The result? Poor deliverability. This can lead to fewer people opening your emails, reduced response rates, and a noticeable dip in the overall success of your outreach campaigns.
Private infrastructure plays a key role in scaling AI-powered email outreach by ensuring reliability, security, and consistent deliverability. Services like Infraforge offer tools such as dedicated IPs, SSL encryption, domain masking, and multi-IP provisioning. These features give AI Sales Development Representatives (SDRs) full control over their email-sending environment.

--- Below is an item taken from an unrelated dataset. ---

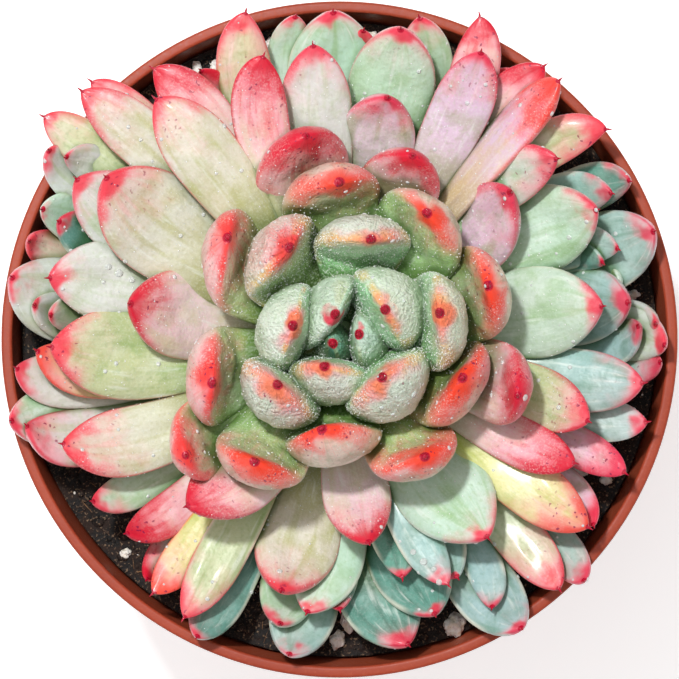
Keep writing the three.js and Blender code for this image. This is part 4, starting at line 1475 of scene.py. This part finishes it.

Unlike shared or budget-friendly setups, private infrastructure keeps each user's reputation separate. This means your domain won't suffer from the bad practices of others, like spamming that can lead to blacklisting. For AI agents, which operate at high speeds and volumes, this isolation is critical to minimizing risks. With private infrastructure, AI SDRs can confidently scale their efforts while safeguarding email performance and domain integrity.
Switching to private infrastructure for AI SDRs requires thoughtful planning and preparation. Begin by evaluating your current system to pinpoint what needs to transition. Establish clear objectives - whether it's boosting email deliverability, gaining greater control, or enhancing security. From there, outline a detailed migration plan, complete with timelines and assigned responsibilities. If you're not equipped with the necessary technical expertise, consider bringing in support to ensure a smooth setup, including features like dedicated IPs and domain masking.
Be prepared for some challenges along the way. These might include higher initial costs for hardware and setup, ongoing maintenance demands, and ensuring your infrastructure has enough computing power to handle AI SDR operations effectively. Despite these hurdles, the long-term advantages - such as better email performance and greater control over your reputation - often make the effort worthwhile.